The difficult balance to strike is to help these youths grow into independence far earlier than is fair while reminding them that they are still kids. Sierra is the kind of girl to double jinx you when you two say the same thing (rest assured, I owe her a soda), but she’s also the head of her household now, at nineteen. Youth homelessness is a phenomenon, but I’ve come to see REST Centres as our scene. REST youth come together and thrive in each other’s shared experiences while discovering who they want to be. They have fun with each other because they don’t often get to socialize with youth their age with similar lived experiences— and that makes a world of difference.

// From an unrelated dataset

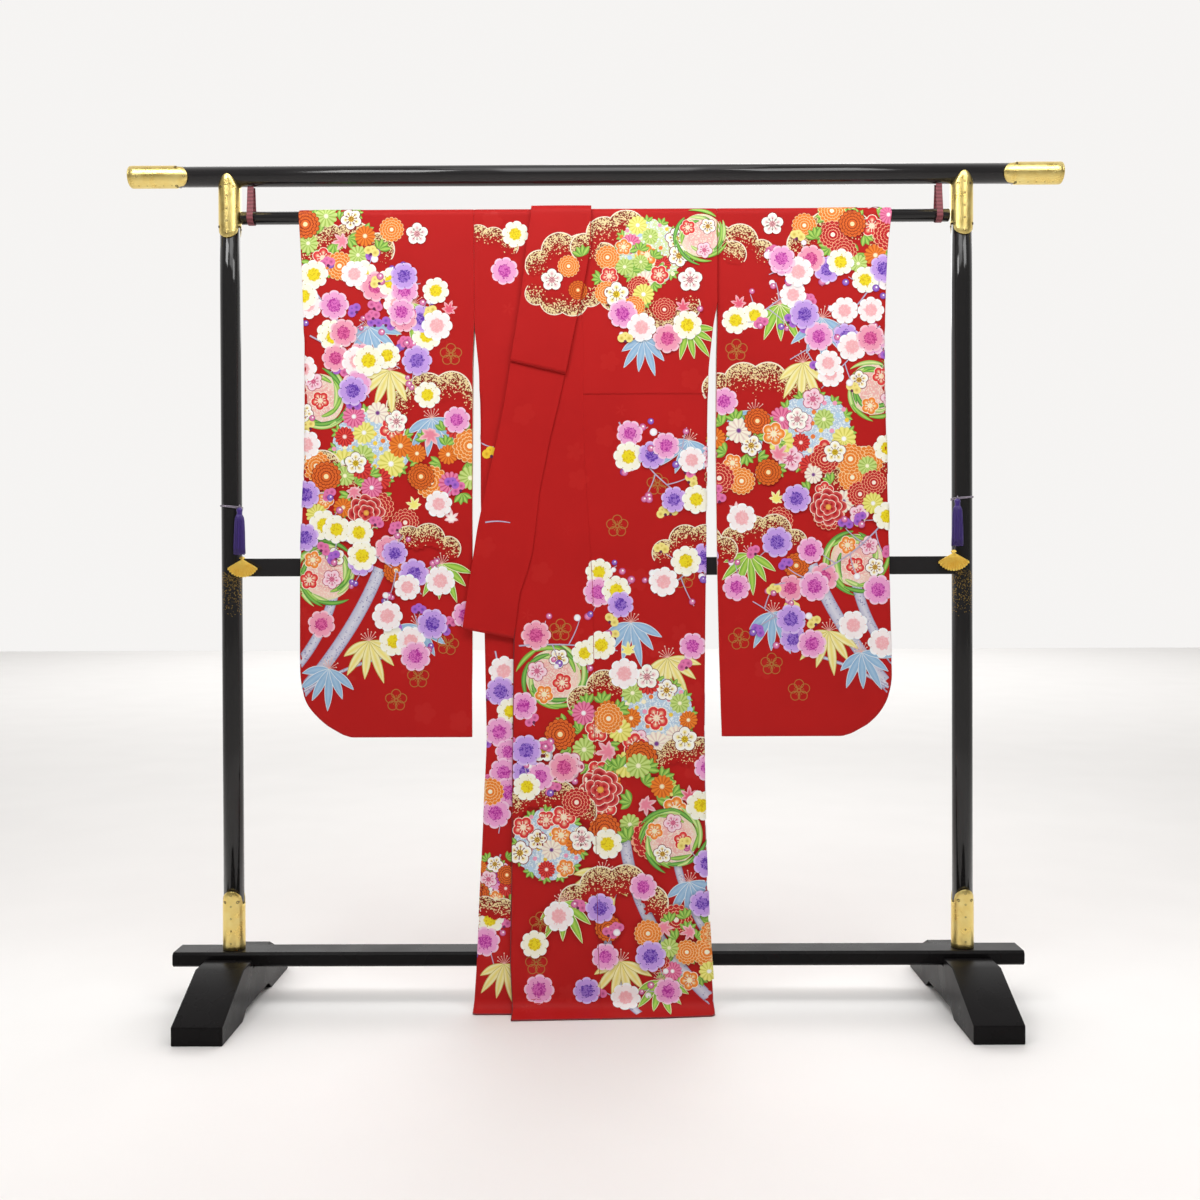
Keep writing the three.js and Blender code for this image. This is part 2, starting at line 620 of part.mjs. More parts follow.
/** A gold cup over the beam's end, drawn along +Z and turned to point along X. */
function beamCap(sign) {
  const tube = fittedTube({
    inner: BEAM.radius + GAP,
    outer: CAP.radius,
    bottomAt: (angle) => CAP.lobe * (1 - tongue(angle)),
    topAt: () => CAP.length - CAP.end / 2,
    sides: BEAM.sides,
  });
  const disc = cylinderAlongZ(CAP.radius, CAP.length - CAP.end, CAP.length, BEAM.sides);
  const end = turnHalfFacet(disc, BEAM.sides);
  const cup = geometryFrom(solidOf(tube).add(solidOf(end)));
  return cup.rotateZ(Math.PI / BEAM.sides).rotateY((sign * Math.PI) / 2)
    .translate(sign * (CAP.halfSpan - CAP.length), 0, BEAM.z);
}

/** The beam's bar with a gap round it, used to shape what meets it. */
function beamCutter() {
  return solidOf(cylinderAlongX(BEAM.radius + GAP, -BEAM.halfLength, BEAM.halfLength, BEAM.sides)
    .translate(0, 0, BEAM.z));
}

function post(x) {
  const bar = turnHalfFacet(cylinderAlongZ(POST.radius, BASE_BEAM.top + GAP, BEAM.z, POST.sides), POST.sides)
    .translate(x, 0, 0);
  return geometryFrom(solidOf(bar).subtract(beamCutter()));
}

/** A gold sleeve round the post's top, with a tongue up the beam's front and back. */
function upperSleeve(x) {
  const { radius, bottom, lobe, top, shoulder, sharpness } = UPPER_SLEEVE;
  const tube = fittedTube({
    inner: POST.radius + GAP,
    outer: radius,
    bottomAt: (angle) => bottom + lobe * (1 - tongue(angle)),
    topAt: (angle) => shoulder + (top - shoulder) * tongue(angle) ** sharpness,
    sides: POST.sides,
  });
  return geometryFrom(solidOf(tube.translate(x, 0, 0)).subtract(beamCutter()));
}

function lowerSleeve(x) {
  const rise = LOWER_SLEEVE.tip - LOWER_SLEEVE.shoulder;
  return fittedTube({
    inner: POST.radius + GAP,
    outer: LOWER_SLEEVE.radius,
    bottomAt: () => BASE_BEAM.top + GAP,
    topAt: (angle) => LOWER_SLEEVE.shoulder + rise * tongue(angle),
    sides: POST.sides,
  }).translate(x, 0, 0);
}

function midRail() {
  const rail = new THREE.BoxGeometry(2 * POST.x, MID_RAIL.depth, MID_RAIL.height).translate(0, 0, MID_RAIL.z);
  const cutPost = (x) => solidOf(
    turnHalfFacet(cylinderAlongZ(POST.radius + GAP, 0, BEAM.z, POST.sides), POST.sides).translate(x, 0, 0));
  return geometryFrom(solidOf(rail).subtract(cutPost(-POST.x)).subtract(cutPost(POST.x)));
}

function baseBeam() {
  const { halfLength, bottom, top, halfDepth, chamfer } = BASE_BEAM;
  const corners = [
    [-halfLength, bottom], [halfLength, bottom], [halfLength, top - chamfer], [halfLength - chamfer, top],
    [-halfLength + chamfer, top], [-halfLength, top - chamfer],
  ].map(([x, z]) => new THREE.Vector2(x, z));
  const depth = 2 * halfDepth;
  return new THREE.ExtrudeGeometry(new THREE.Shape(corners), { depth, bevelEnabled: false })
    .translate(0, 0, -halfDepth).rotateX(Math.PI / 2);
}

/** A runner foot: flat middle, sloping toes and an arched underside, notched for the base beam. */
function foot(x) {
  const { reach, top, flat, toe, archReach, archHeight, pad } = FOOT;
  const outline = [
    [-reach, 0], [-archReach, 0], [-archReach + pad, archHeight], [archReach - pad, archHeight], [archReach, 0],
    [reach, 0], [reach, toe], [flat, top], [-flat, top], [-reach, toe],
  ].map(([y, z]) => new THREE.Vector2(y, z));
  const block = extrudeAlongX(outline, FOOT.width).translate(x, 0, 0);
  const { bottom, halfDepth } = BASE_BEAM;
  const notch = new THREE.BoxGeometry(2 * FOOT.width, 2 * (halfDepth + GAP), 2 * (top - bottom + GAP))
    .translate(x, 0, top);
  return geometryFrom(solidOf(block).subtract(solidOf(notch)));
}

function rod() {
  return cylinderAlongX(ROD.radius, ROD.left, ROD.right, ROD.sides).translate(0, 0, ROD.z);
}

/** A ribbon that hangs from the beam's underside and carries the rod in its loop. */
function strap(x) {
  const { wall, clearance, topSpread, facets } = STRAP;
  const inner = ROD.radius + clearance;
  const outer = inner + wall;
  const topOf = (y) => BEAM.z - Math.sqrt((BEAM.radius + 2 * GAP) ** 2 - y * y);
  const bend = (radius, from, to) => Array.from({ length: facets + 1 }, (_, i) => {
    const angle = from + ((to - from) * i) / facets;
    return new THREE.Vector2(radius * Math.cos(angle), ROD.z + radius * Math.sin(angle));
  });
  const outline = [
    new THREE.Vector2(-topSpread - wall, topOf(topSpread + wall)),
    ...bend(outer, Math.PI, 2 * Math.PI),
    new THREE.Vector2(topSpread + wall, topOf(topSpread + wall)),
    new THREE.Vector2(topSpread, topOf(topSpread)),
    ...bend(inner, 2 * Math.PI, Math.PI),
    new THREE.Vector2(-topSpread, topOf(topSpread)),
  ];
  return extrudeAlongX(outline, STRAP.width).translate(x, 0, 0);
}

// ---------------------------------------------------------------- ornaments tied to the posts

/** A three-sided strand that hangs from root down to tip. */
function strand(root, tip, radius) {
  const ring = (middle) => [0, 1, 2].map((k) => {
    const angle = (2 * Math.PI * k) / 3;
    return middle.clone().add(new THREE.Vector3(radius * Math.cos(angle), radius * Math.sin(angle), 0));
  });
  const sides = [[0, 3, 4, 1], [1, 4, 5, 2], [2, 5, 3, 0]];
  return geometryOf([...ring(root), ...ring(tip)], [[0, 1, 2], [5, 4, 3], ...sides]);
}

/** A bound head and its skirt of strands, all hanging from the point (0, 0, 0). */
function tassel() {
  const { length, skirtTop, rootRadius, flare, strands, strandRadius, sides } = TASSEL;
  const profile = TASSEL_HEAD.map(({ radius, z }) => new THREE.Vector2(radius, z));
  const head = new THREE.LatheGeometry(profile, sides).rotateX(Math.PI / 2);
  const golden = Math.PI * (3 - Math.sqrt(5));
  let solid = solidOf(head);
  for (let i = 0; i < strands; i += 1) {
    const share = Math.sqrt((i + 0.5) / strands);
    const outward = new THREE.Vector3(share * Math.cos(i * golden), share * Math.sin(i * golden), 0);
    const root = outward.clone().multiplyScalar(rootRadius).setZ(skirtTop);
    const tip = outward.clone().multiplyScalar(flare).setZ(-length);
    solid = solid.add(solidOf(strand(root, tip, strandRadius)));
  }
  return geometryFrom(solid);
}

/** An open folding fan, spread downwards from its pivot at (0, 0, 0), in the XZ plane. */
function fan() {
  const { radius, halfAngle, ribs, wall, pleat, hub } = FAN;
  const limit = THREE.MathUtils.degToRad(halfAngle);
  const rows = [radius, radius / 2, hub].map((r) => (
    Array.from({ length: 2 * ribs + 1 }, (_, i) => {
      const angle = -limit + (limit * i) / ribs;
      const out = ((i % 2 ? 1 : -1) * pleat * r) / radius / 2;
      return new THREE.Vector3(r * Math.sin(angle), out, -r * Math.cos(angle));
    })));
  return clothWall(rows, wall);
}

/** The cord that hangs a tassel: a sloping hoop round the post and a short drop to the tassel's head. */
function tasselCord({ x, y, postX, tasselZ }) {
  const { radius, hoop, sides, slope, facets, seat } = CORD;
  const tilt = slope * Math.sign(postX);
  const hoopZ = tasselZ + radius;
  const ring = new THREE.TorusGeometry(hoop, radius, sides, facets).rotateY(tilt).translate(postX, 0, hoopZ);
  const grip = new THREE.Vector3(x - postX, y, 0).setLength(hoop);
  grip.z = -grip.x * Math.sin(tilt);
  grip.add(new THREE.Vector3(postX, 0, hoopZ));
  const head = new THREE.Vector3(x, y, tasselZ + GAP + seat);
  const section = new THREE.Path().absarc(0, 0, radius, 0, 2 * Math.PI).getPoints(sides / 2);
  const drop = new THREE.ExtrudeGeometry(new THREE.Shape(section), {
    steps: 1, bevelEnabled: false, extrudePath: new THREE.LineCurve3(grip, head),
  });
  return geometryFrom(solidOf(ring).add(solidOf(drop)));
}

// ---------------------------------------------------------------- the object

const materials = Object.fromEntries(
  Object.entries(COLOURS).map(([name, values]) => [name, () => new THREE.MeshStandardMaterial(values)]));

function piece(name, geometry, finish) {
  const mesh = new THREE.Mesh(geometry, materials[finish]());
  mesh.name = name;
  return mesh;
}

const kimono = new THREE.Group();
kimono.name = 'kimono';
kimono.add(
  piece('sleeve_right', sleeve(SLEEVE_RIGHT, 'right'), 'silk'),
  piece('sleeve_left', sleeve(SLEEVE_LEFT, 'left'), 'silk'),
  piece('body_right', bodyRight(), 'silk'),
  piece('body_left', bodyLeft(), 'silk'),
  piece('okumi_upper', okumiUpper(), 'silk'),
  piece('okumi_under', okumiUnder(), 'silk'),
  piece('collar', collar(), 'silk'),
  piece('over_collar', overCollar(), 'silk'),
);

const stand = new THREE.Group();
stand.name = 'stand';
stand.add(
  piece('top_beam', topBeam(), 'lacquer'),
  piece('mid_rail', midRail(), 'lacquer'),
  piece('base_beam', baseBeam(), 'lacquer'),
  piece('rod', rod(), 'lacquer'),
);
for (const [side, sign] of [['minus_x', -1], ['plus_x', 1]]) {
  stand.add(
    piece(`post_${side}`, post(sign * POST.x), 'lacquer'),
    piece(`foot_${side}`, foot(sign * POST.x), 'lacquer'),
    piece(`beam_cap_${side}`, beamCap(sign), 'gold'),
    piece(`upper_sleeve_${side}`, upperSleeve(sign * POST.x), 'gold'),
    piece(`lower_sleeve_${side}`, lowerSleeve(sign * POST.x), 'gold'),
    piece(`strap_${side}`, strap(STRAP.x[sign < 0 ? 0 : 1]), 'ribbon'),
  );
}

const ornaments = new THREE.Group();
ornaments.name = 'ornaments';
for (const spot of ORNAMENTS) {
  const tasselMesh = piece(`tassel_${spot.name}`, tassel(), 'tassel');
  tasselMesh.position.set(spot.x, spot.y, spot.tasselZ);
  const fanMesh = piece(`fan_${spot.name}`, fan(), 'gold');
  fanMesh.position.set(spot.fanX, spot.y, spot.fanZ);
  fanMesh.rotation.z = THREE.MathUtils.degToRad(spot.fanTurn);
  ornaments.add(tasselMesh, fanMesh, piece(`cord_${spot.name}`, tasselCord(spot), 'cord'));
}

const furisode = new THREE.Group();
furisode.name = 'furisode_on_stand';
furisode.add(kimono, stand, ornaments);

export default furisode;
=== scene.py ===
"""Looks of a furisode kimono on its lacquered stand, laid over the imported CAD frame.

Sizes in the tables are millimetres; meshes are made in metres. The garment's tables repeat the CAD's.
"""

import math

import bmesh
import bpy
import numpy as np
from mathutils import Matrix, Vector


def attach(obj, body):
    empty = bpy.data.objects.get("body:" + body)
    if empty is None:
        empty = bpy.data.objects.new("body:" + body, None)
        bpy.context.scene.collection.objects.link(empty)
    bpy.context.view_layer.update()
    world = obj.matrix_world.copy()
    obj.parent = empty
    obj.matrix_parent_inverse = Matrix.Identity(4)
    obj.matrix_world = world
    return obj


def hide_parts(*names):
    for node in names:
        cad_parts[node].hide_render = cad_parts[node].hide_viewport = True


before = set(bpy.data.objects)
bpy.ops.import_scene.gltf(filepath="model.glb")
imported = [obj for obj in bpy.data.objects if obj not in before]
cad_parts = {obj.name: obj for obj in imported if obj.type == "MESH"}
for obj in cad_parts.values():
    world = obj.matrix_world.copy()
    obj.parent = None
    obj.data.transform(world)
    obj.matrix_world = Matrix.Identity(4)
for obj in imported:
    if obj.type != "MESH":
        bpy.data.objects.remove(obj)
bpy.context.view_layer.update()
MM = 0.001

# ---------------------------------------------------------------- camera, floor and lights

CAMERA_AT = Vector((0.014, -2.350, 0.807))
CAMERA_AIM = Vector((-4 / 1206, 1.0, -10 / 1206))
CAMERA_ROLL = math.radians(0.2)
FOCAL_LENGTH = 36.18


def set_camera():
    """Looks along CAMERA_AIM, rolled clockwise by CAMERA_ROLL."""
    data = bpy.data.cameras.new("camera")
    data.lens = FOCAL_LENGTH
    data.sensor_width = 36.0
    data.clip_start, data.clip_end = 0.05, 60.0
    camera = bpy.data.objects.new("camera", data)
    forward = CAMERA_AIM.normalized()
    right = forward.cross(Vector((0, 0, 1))).normalized()
    up = right.cross(forward)
    rolled_right = right * math.cos(CAMERA_ROLL) - up * math.sin(CAMERA_ROLL)
    rolled_up = rolled_right.cross(forward)
    turn = Matrix((rolled_right, rolled_up, -forward)).transposed()
    camera.matrix_world = Matrix.Translation(CAMERA_AT) @ turn.to_4x4()
    bpy.context.scene.collection.objects.link(camera)
    bpy.context.scene.camera = camera


def linear(code):
    """An sRGB hex colour as linear light: c / 12.92 up to 0.04045, else ((c + 0.055) / 1.055) ** 2.4."""
    value = int(code.lstrip("#"), 16)
    c = np.array([(value >> shift & 255) / 255 for shift in (16, 8, 0)])
    return np.where(c <= 0.04045, c / 12.92, ((c + 0.055) / 1.055) ** 2.4)


def rgba(code):
    return (*linear(code), 1.0)


def add_node(tree, kind, inputs=None, **properties):
    """Adds a shader node, sets its properties, and sets or links each input. A node given as an input is
    linked by the first of its outputs that is in use."""
    node = tree.nodes.new("ShaderNode" + kind)
    for key, value in properties.items():
        setattr(node, key, value)
    for key, value in (inputs or {}).items():
        if isinstance(value, bpy.types.Node):
            value = next(socket for socket in value.outputs if socket.enabled)
        if isinstance(value, bpy.types.NodeSocket):
            tree.links.new(value, node.inputs[key])
        else:
            node.inputs[key].default_value = value
    return node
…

“The people here—they just get it, you know? There’s no explaining yourself because it doesn’t matter. There’s no judgement because everyone knows. There’s no, like, putting each other down or pity because we’re all just trying to survive.” Sierra karate-chops her palm to punctuate every point, my hair tie stretched snugly around her hand.
“When I think about place and everyone involved, I’m grateful to be alive. I see my future in front of me, you know?”
Talking to Sierra—taking her under my wing as I have—has healed me in a lot of ways. Even though I’m far more stable now than I have been in a long time, I still see myself in Sierra, in her sisters, and in all the youth at REST. I see myself in the sad looks Sierra tries to hide when she needs to go home. I see myself in every laugh and every cry to ever be shed in this office.
Youth homelessness is a phenomenon, but REST Centres is a community. I’m grateful every day to give back.